=== Information supplied ===
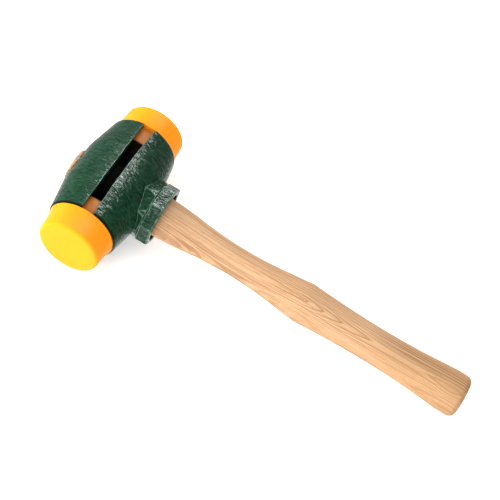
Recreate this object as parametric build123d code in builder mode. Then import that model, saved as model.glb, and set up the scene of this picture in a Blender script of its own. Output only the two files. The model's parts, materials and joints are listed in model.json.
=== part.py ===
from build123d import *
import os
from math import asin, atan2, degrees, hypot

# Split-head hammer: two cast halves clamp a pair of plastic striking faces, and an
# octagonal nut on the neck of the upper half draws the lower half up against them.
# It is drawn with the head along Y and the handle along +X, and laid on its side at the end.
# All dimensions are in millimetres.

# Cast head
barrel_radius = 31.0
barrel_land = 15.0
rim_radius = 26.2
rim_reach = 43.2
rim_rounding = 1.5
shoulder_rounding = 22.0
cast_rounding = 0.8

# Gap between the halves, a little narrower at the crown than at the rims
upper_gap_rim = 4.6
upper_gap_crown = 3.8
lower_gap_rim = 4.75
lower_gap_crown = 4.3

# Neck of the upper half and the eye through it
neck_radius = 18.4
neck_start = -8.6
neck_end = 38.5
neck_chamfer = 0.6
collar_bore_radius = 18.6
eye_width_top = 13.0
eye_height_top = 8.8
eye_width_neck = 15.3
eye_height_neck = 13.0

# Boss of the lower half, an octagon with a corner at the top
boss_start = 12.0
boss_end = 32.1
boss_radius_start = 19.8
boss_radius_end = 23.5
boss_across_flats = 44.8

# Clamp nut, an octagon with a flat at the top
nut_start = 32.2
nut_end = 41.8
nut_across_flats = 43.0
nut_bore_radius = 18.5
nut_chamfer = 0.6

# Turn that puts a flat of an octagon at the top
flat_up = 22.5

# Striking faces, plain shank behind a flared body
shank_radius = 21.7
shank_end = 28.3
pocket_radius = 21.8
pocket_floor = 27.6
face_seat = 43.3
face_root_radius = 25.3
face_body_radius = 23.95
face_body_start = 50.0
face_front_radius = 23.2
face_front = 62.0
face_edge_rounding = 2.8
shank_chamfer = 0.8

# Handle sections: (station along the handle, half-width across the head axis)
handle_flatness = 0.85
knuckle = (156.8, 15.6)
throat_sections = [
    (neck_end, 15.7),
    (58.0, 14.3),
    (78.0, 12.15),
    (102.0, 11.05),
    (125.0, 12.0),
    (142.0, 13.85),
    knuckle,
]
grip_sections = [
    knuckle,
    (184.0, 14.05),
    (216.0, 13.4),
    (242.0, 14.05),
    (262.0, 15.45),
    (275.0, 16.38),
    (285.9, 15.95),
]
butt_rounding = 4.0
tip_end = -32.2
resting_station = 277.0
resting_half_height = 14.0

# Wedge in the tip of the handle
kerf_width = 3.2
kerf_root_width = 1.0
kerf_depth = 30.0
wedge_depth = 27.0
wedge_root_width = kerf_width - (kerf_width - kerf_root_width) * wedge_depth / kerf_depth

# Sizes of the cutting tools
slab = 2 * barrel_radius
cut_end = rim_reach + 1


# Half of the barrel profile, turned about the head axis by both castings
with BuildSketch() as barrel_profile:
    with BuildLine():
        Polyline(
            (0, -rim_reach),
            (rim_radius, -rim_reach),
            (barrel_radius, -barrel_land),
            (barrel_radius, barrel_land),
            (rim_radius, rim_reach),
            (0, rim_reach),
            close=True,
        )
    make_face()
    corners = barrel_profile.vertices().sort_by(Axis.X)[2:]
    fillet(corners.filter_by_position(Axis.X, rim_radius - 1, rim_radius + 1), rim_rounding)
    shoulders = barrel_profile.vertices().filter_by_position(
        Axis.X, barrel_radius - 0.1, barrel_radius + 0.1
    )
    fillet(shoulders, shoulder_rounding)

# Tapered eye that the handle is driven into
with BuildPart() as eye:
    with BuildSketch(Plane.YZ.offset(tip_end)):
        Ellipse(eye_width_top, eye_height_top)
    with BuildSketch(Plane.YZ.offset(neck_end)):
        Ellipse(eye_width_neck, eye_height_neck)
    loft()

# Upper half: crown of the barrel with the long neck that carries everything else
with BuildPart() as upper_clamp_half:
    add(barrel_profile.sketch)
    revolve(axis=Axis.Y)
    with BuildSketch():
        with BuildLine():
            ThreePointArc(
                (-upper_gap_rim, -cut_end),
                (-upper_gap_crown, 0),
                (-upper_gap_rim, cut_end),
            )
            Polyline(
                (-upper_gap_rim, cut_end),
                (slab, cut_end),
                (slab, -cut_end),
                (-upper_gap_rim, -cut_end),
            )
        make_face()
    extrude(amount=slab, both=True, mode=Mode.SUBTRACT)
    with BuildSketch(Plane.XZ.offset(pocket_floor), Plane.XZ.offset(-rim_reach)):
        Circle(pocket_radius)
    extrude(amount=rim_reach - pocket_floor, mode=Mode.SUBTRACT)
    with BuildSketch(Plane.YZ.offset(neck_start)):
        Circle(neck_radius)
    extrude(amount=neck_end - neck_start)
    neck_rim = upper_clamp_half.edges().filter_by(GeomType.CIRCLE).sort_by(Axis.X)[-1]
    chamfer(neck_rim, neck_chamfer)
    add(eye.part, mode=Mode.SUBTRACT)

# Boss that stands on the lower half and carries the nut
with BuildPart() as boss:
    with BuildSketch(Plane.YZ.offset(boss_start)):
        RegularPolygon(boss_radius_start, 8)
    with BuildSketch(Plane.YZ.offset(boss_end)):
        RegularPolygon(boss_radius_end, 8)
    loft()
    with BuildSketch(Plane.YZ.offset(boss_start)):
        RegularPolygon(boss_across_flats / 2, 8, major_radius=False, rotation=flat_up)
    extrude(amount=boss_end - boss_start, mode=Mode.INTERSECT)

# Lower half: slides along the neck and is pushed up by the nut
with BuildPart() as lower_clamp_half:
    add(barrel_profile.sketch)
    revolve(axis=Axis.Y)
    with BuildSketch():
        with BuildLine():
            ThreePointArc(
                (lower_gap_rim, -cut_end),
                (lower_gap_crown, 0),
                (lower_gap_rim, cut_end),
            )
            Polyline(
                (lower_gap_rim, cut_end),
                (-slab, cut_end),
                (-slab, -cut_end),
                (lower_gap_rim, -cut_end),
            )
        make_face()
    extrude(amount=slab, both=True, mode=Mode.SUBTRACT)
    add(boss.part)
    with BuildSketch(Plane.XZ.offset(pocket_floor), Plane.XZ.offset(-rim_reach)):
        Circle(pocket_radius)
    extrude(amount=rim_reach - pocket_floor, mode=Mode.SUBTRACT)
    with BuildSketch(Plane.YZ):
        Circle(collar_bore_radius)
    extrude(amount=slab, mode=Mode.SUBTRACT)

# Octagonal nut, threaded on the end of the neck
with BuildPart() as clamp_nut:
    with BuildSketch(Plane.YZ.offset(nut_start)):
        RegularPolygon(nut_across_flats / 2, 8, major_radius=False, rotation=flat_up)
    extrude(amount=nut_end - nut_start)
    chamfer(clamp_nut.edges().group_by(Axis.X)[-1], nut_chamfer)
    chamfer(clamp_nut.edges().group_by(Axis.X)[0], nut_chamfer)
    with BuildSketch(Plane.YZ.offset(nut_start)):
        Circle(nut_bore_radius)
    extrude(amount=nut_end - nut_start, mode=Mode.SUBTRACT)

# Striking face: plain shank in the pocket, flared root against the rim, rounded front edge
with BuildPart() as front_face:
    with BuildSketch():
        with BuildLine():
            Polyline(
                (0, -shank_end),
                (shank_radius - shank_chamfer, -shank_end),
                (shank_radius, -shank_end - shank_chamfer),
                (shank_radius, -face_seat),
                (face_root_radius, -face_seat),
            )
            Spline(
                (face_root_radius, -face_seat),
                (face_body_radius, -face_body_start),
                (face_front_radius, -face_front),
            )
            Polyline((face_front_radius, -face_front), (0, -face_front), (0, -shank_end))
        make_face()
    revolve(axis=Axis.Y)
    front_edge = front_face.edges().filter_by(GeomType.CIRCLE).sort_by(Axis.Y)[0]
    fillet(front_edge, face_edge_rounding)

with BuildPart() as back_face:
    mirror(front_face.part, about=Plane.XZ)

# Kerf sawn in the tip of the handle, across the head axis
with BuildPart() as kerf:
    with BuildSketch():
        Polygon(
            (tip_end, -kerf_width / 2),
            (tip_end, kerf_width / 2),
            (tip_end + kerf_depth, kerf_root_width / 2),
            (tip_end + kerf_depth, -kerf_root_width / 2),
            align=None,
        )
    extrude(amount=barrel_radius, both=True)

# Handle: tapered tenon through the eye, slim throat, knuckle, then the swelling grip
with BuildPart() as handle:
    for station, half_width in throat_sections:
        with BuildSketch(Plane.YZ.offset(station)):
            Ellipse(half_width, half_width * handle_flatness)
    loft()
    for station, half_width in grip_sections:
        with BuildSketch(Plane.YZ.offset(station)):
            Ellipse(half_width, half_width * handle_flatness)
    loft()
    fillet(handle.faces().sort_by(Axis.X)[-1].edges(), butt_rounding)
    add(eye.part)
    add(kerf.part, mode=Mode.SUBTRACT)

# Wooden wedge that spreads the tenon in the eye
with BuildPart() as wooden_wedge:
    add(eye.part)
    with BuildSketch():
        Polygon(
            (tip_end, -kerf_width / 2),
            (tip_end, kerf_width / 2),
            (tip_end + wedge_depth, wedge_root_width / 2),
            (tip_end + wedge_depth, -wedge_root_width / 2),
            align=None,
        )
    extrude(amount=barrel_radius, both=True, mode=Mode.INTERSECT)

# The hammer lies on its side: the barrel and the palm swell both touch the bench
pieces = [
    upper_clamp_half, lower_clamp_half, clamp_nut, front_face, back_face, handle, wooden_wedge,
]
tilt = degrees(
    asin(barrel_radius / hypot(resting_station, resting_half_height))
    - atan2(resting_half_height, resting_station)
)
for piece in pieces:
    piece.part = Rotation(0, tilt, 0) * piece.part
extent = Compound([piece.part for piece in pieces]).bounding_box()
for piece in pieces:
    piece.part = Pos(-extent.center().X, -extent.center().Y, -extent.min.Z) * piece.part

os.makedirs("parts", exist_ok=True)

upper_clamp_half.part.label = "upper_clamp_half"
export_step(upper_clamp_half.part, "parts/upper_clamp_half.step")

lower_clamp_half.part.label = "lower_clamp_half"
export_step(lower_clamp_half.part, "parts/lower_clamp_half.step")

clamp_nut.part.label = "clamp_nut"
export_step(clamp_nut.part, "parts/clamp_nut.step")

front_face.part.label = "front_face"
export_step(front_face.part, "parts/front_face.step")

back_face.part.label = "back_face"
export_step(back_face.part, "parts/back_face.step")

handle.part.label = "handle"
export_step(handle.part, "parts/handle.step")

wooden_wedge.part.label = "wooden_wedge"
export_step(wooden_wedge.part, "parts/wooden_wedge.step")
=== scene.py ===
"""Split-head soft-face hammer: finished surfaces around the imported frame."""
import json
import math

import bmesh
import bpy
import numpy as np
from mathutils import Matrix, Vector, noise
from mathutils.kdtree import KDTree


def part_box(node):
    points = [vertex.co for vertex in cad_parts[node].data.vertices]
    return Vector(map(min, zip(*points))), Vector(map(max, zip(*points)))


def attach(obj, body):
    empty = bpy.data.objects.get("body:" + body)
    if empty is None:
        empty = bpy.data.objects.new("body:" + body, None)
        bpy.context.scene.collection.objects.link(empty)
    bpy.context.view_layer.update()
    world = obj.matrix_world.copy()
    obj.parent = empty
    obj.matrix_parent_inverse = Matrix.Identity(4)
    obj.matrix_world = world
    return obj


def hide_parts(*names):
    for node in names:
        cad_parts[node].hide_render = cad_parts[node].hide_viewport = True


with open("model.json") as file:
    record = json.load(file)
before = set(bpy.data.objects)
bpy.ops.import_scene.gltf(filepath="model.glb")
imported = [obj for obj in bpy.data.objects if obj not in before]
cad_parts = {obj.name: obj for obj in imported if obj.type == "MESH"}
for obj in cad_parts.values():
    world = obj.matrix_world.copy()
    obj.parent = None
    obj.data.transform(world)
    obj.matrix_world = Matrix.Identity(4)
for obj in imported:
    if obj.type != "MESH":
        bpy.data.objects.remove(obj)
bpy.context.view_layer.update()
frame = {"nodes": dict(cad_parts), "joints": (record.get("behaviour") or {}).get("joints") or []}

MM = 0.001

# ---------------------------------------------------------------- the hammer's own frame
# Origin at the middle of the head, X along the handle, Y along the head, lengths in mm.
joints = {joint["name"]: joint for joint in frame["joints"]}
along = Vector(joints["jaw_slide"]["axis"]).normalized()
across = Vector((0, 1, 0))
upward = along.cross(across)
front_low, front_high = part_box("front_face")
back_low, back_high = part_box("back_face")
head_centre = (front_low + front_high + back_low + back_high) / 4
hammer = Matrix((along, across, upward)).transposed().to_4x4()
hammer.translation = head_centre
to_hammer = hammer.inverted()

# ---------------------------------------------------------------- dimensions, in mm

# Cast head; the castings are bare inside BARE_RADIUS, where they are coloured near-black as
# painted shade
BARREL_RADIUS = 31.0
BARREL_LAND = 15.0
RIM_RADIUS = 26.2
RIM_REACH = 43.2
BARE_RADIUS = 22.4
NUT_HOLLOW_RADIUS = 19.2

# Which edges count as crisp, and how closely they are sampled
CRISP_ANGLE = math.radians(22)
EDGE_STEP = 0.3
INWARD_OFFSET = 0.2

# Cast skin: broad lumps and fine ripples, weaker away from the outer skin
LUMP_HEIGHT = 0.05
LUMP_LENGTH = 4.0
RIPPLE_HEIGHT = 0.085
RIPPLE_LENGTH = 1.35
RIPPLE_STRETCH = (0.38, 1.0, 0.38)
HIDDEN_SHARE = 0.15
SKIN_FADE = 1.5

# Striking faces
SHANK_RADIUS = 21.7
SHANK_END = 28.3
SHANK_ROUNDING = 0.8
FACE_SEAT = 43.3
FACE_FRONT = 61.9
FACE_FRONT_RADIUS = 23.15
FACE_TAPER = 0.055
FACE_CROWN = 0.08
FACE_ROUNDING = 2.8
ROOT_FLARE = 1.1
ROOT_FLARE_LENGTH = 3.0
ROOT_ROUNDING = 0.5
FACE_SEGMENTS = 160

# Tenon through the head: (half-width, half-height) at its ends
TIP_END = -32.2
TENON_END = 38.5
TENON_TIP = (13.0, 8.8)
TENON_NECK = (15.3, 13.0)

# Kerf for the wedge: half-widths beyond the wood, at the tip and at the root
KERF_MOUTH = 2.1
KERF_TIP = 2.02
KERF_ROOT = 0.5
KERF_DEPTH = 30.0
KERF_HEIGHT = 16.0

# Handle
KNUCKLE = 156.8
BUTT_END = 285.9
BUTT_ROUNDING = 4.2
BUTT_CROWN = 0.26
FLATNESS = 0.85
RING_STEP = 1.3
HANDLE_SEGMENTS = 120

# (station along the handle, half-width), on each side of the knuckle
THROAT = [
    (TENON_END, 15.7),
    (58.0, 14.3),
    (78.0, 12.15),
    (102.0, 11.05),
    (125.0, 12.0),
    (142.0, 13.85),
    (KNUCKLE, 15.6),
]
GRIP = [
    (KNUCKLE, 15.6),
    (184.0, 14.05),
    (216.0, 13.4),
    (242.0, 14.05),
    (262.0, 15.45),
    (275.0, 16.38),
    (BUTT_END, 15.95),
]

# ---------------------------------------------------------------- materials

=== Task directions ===
Return a word-for-word copy of the lines from the beginning of the listing to the line holding "cast_rounding = 0.8", both kept.

=== Result of this exercise ===
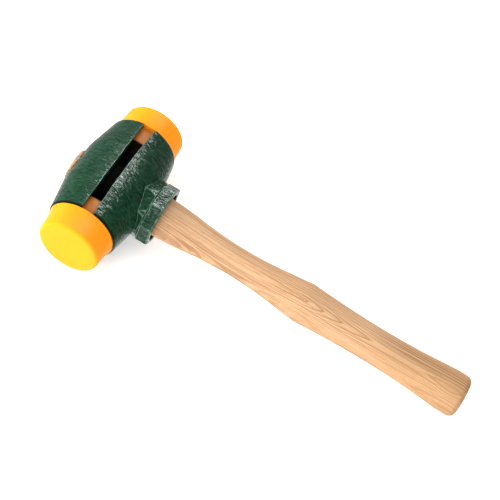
Recreate this object as parametric build123d code in builder mode. Then import that model, saved as model.glb, and set up the scene of this picture in a Blender script of its own. Output only the two files. The model's parts, materials and joints are listed in model.json.
=== part.py ===
from build123d import *
import os
from math import asin, atan2, degrees, hypot

# Split-head hammer: two cast halves clamp a pair of plastic striking faces, and an
# octagonal nut on the neck of the upper half draws the lower half up against them.
# It is drawn with the head along Y and the handle along +X, and laid on its side at the end.
# All dimensions are in millimetres.

# Cast head
barrel_radius = 31.0
barrel_land = 15.0
rim_radius = 26.2
rim_reach = 43.2
rim_rounding = 1.5
shoulder_rounding = 22.0
cast_rounding = 0.8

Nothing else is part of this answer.